** START OF DATASET RECORDS **
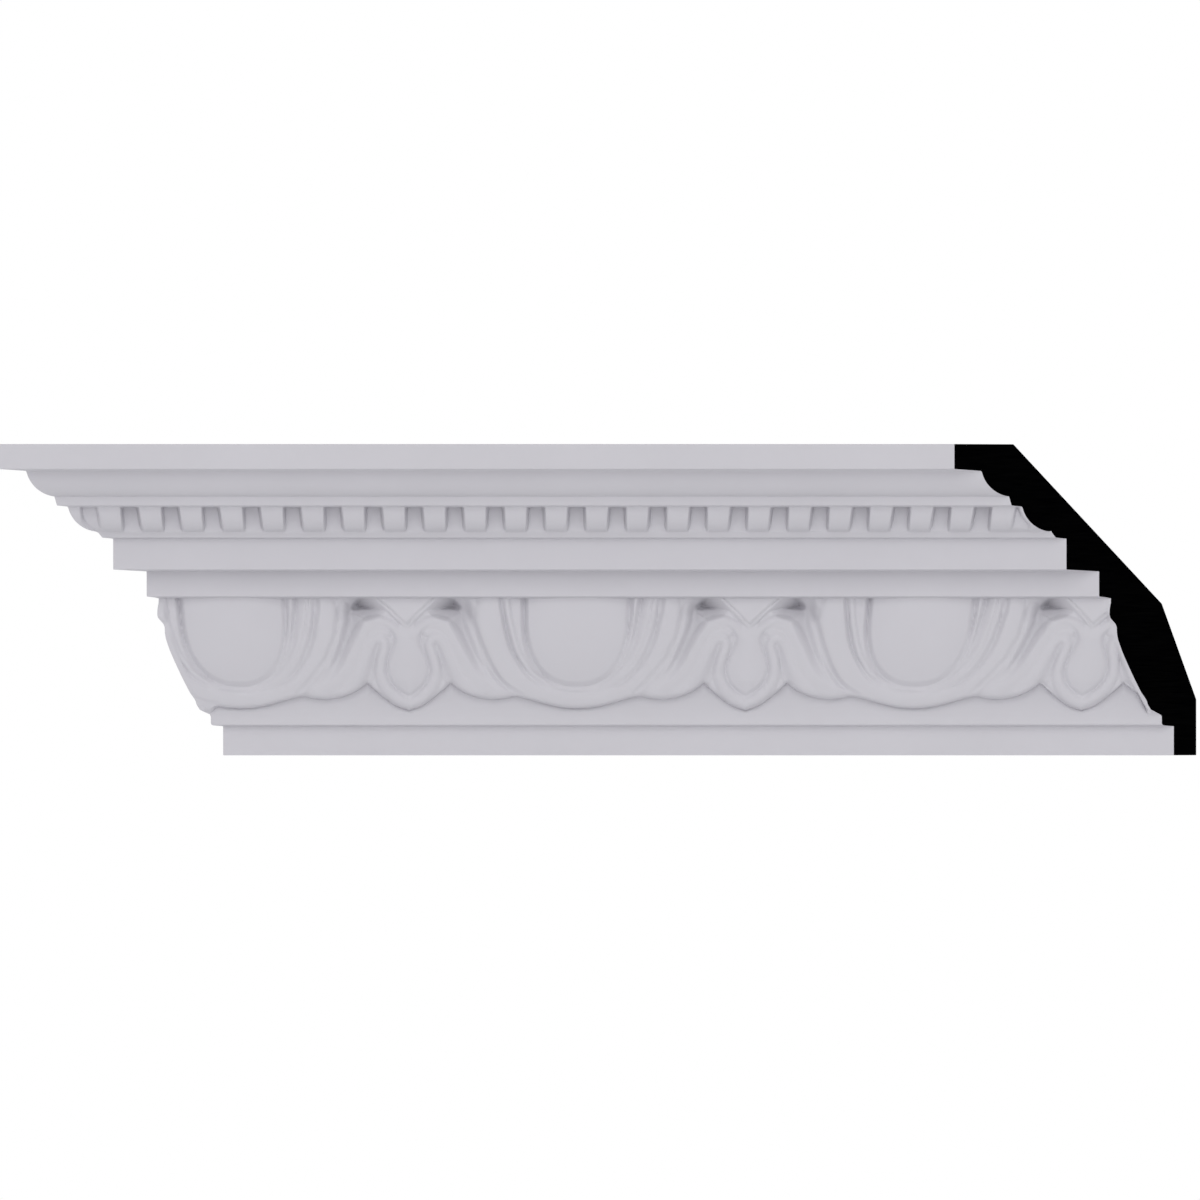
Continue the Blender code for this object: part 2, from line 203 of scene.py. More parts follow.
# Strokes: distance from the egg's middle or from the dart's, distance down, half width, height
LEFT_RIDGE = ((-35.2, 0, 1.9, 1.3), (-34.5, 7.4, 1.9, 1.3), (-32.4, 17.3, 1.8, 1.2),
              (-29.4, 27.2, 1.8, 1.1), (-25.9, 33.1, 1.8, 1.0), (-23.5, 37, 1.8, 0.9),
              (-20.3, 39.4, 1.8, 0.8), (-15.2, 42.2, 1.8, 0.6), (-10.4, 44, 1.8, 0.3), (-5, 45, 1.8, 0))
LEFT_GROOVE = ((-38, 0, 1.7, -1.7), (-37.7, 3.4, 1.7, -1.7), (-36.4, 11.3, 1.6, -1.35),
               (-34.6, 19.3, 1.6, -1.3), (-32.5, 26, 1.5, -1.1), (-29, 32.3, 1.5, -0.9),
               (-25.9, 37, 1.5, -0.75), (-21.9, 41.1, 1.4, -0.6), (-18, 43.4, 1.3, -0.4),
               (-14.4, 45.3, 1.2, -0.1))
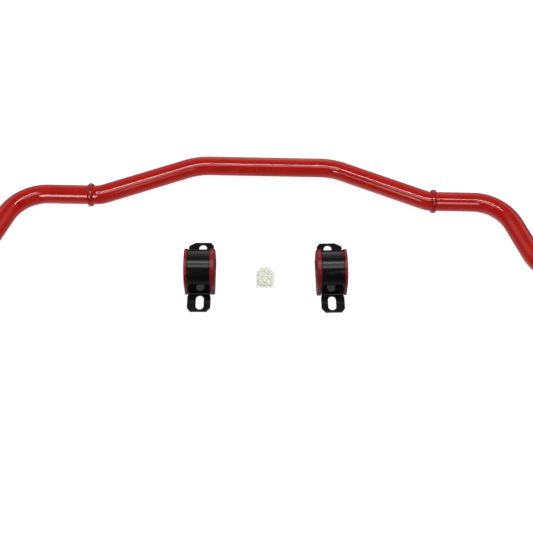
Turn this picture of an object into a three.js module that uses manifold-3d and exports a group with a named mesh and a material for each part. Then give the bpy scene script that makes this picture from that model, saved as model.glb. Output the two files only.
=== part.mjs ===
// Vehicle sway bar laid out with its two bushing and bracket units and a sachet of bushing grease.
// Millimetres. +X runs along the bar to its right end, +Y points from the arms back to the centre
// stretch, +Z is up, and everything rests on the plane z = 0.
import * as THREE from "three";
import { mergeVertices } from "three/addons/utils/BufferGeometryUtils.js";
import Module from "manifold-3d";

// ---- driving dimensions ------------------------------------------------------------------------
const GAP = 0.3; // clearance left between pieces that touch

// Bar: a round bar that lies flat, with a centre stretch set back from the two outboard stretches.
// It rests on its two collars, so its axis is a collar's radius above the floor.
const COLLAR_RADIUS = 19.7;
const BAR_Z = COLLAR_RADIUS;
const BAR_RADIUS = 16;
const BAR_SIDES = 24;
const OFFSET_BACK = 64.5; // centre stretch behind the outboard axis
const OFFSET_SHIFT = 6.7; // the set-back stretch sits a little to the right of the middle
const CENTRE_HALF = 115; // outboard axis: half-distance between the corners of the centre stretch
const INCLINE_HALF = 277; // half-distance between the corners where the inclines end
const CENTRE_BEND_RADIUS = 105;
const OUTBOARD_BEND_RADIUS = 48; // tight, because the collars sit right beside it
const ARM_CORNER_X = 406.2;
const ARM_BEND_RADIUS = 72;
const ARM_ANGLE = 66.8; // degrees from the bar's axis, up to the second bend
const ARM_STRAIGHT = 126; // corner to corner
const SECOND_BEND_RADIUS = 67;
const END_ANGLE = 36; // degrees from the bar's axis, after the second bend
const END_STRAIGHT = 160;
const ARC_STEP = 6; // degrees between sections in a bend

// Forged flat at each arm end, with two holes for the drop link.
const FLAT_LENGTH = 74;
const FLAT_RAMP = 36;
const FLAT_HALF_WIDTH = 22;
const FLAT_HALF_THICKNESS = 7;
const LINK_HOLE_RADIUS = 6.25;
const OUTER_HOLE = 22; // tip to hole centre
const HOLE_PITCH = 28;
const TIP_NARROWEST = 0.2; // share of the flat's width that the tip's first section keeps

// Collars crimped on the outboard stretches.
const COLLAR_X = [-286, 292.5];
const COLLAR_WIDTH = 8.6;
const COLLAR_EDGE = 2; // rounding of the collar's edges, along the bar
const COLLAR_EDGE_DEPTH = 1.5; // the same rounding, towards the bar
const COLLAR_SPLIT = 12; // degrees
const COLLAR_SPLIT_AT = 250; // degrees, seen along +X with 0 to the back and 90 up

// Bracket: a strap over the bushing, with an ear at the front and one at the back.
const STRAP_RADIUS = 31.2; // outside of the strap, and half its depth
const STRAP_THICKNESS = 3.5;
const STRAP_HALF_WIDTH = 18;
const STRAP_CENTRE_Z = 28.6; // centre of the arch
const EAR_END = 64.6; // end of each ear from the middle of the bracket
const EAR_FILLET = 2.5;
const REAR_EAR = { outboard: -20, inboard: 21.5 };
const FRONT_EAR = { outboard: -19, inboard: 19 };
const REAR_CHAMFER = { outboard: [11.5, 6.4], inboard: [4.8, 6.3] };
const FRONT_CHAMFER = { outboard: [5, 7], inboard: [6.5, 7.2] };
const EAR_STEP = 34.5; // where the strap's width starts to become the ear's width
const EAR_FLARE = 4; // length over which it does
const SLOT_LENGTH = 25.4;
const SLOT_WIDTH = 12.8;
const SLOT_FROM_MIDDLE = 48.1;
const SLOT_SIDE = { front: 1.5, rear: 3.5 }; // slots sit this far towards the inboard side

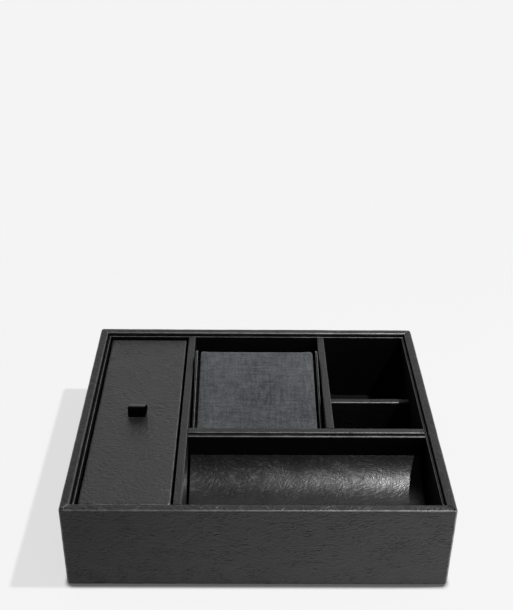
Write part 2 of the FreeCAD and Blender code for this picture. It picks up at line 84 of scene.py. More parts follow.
** END OF DATASET RECORDS **
— TASK DETAILS —
Search the records for the word "code". Copy every line that has it.

— OUTPUT BELOW —
Continue the Blender code for this object: part 2, from line 203 of scene.py. More parts follow.
Write part 2 of the FreeCAD and Blender code for this picture. It picks up at line 84 of scene.py. More parts follow.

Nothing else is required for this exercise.